* START ITEMS *

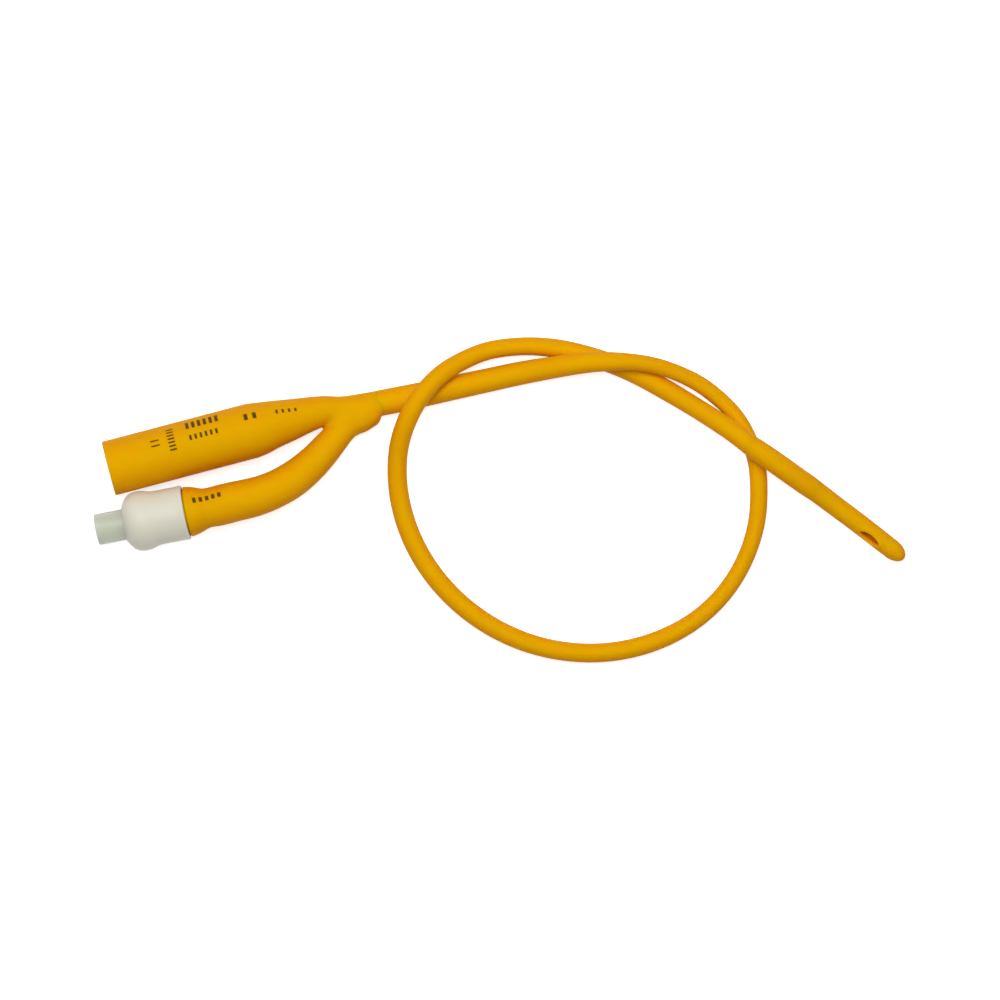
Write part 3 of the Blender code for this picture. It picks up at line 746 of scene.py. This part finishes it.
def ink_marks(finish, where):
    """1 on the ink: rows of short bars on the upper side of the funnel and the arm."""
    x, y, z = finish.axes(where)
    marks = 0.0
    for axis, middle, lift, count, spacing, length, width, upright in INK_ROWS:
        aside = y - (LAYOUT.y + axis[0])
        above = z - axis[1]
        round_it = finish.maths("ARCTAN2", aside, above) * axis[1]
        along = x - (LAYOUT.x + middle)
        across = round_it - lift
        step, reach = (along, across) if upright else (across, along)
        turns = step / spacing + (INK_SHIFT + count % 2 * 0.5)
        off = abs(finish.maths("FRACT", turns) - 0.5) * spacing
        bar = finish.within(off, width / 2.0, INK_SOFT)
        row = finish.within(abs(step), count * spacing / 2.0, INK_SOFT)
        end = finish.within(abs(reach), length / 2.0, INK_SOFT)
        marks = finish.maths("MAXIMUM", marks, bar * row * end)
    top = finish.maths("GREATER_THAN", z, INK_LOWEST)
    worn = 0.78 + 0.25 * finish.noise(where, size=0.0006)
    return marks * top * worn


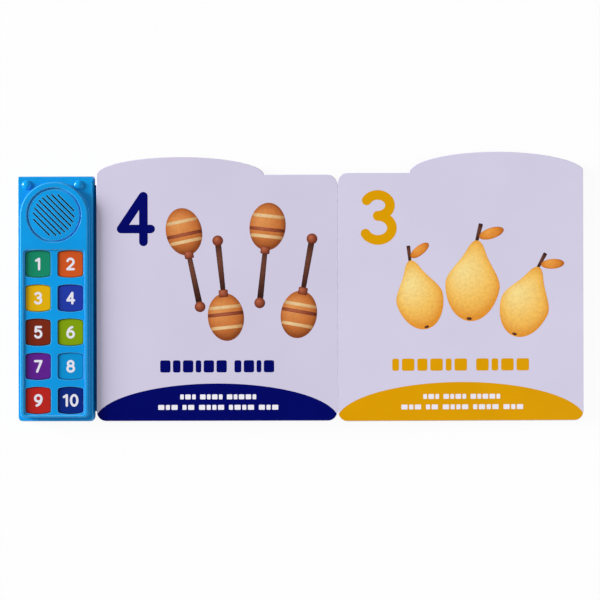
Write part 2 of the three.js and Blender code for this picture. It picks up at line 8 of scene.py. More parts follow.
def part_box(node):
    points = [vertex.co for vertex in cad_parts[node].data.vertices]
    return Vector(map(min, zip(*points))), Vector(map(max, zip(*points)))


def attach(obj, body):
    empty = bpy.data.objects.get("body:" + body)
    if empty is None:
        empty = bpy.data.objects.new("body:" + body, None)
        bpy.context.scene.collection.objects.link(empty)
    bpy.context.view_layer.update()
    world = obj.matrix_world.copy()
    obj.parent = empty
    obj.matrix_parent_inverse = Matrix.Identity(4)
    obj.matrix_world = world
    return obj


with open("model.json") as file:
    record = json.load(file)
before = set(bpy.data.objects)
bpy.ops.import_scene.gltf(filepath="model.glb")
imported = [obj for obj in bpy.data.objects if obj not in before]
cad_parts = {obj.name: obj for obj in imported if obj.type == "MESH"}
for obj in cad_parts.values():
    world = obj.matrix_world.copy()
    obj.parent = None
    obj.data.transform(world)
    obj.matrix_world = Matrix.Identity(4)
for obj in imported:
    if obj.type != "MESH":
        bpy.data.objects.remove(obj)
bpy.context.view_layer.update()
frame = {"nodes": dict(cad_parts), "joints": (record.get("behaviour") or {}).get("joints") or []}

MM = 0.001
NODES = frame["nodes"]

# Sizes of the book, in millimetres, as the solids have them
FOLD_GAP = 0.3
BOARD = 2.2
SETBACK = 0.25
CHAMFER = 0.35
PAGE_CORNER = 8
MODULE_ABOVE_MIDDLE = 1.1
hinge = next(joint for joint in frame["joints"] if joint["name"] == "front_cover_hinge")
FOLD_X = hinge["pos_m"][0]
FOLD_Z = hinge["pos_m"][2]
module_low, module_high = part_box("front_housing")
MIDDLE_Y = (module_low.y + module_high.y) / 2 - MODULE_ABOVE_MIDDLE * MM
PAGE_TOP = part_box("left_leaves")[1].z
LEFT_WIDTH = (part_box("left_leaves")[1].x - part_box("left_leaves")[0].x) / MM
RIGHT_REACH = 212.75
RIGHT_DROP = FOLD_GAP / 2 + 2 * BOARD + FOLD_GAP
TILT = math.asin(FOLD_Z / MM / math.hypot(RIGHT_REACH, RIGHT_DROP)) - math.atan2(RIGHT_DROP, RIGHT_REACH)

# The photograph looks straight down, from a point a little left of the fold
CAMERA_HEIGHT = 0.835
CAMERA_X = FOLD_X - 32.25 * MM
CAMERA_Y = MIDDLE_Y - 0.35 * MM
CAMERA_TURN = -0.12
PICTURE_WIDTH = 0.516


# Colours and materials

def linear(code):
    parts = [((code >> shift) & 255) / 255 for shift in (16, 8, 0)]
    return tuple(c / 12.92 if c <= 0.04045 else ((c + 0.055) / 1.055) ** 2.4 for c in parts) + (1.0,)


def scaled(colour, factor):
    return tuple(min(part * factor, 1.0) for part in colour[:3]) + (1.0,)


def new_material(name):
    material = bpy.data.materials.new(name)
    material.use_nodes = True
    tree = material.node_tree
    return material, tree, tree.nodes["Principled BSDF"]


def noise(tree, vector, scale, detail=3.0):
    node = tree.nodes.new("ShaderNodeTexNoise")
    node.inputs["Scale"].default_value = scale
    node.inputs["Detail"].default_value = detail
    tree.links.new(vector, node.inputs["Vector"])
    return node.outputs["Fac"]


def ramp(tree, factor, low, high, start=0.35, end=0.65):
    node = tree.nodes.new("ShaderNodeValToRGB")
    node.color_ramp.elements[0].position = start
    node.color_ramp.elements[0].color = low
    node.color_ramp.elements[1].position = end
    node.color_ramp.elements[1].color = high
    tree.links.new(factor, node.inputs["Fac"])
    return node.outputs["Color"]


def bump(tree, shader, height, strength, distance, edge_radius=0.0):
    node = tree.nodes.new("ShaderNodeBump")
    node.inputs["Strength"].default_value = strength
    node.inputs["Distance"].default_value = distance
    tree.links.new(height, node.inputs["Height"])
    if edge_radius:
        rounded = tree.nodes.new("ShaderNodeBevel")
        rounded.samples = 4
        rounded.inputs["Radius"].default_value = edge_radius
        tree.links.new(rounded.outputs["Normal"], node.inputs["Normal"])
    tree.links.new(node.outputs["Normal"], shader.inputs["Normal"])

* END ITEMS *

• _WHAT TO WORK ON_
In the listing, find every line containing the word "frame" and list it.

• _PROBLEM SOLUTION_
frame = {"nodes": dict(cad_parts), "joints": (record.get("behaviour") or {}).get("joints") or []}
NODES = frame["nodes"]
hinge = next(joint for joint in frame["joints"] if joint["name"] == "front_cover_hinge")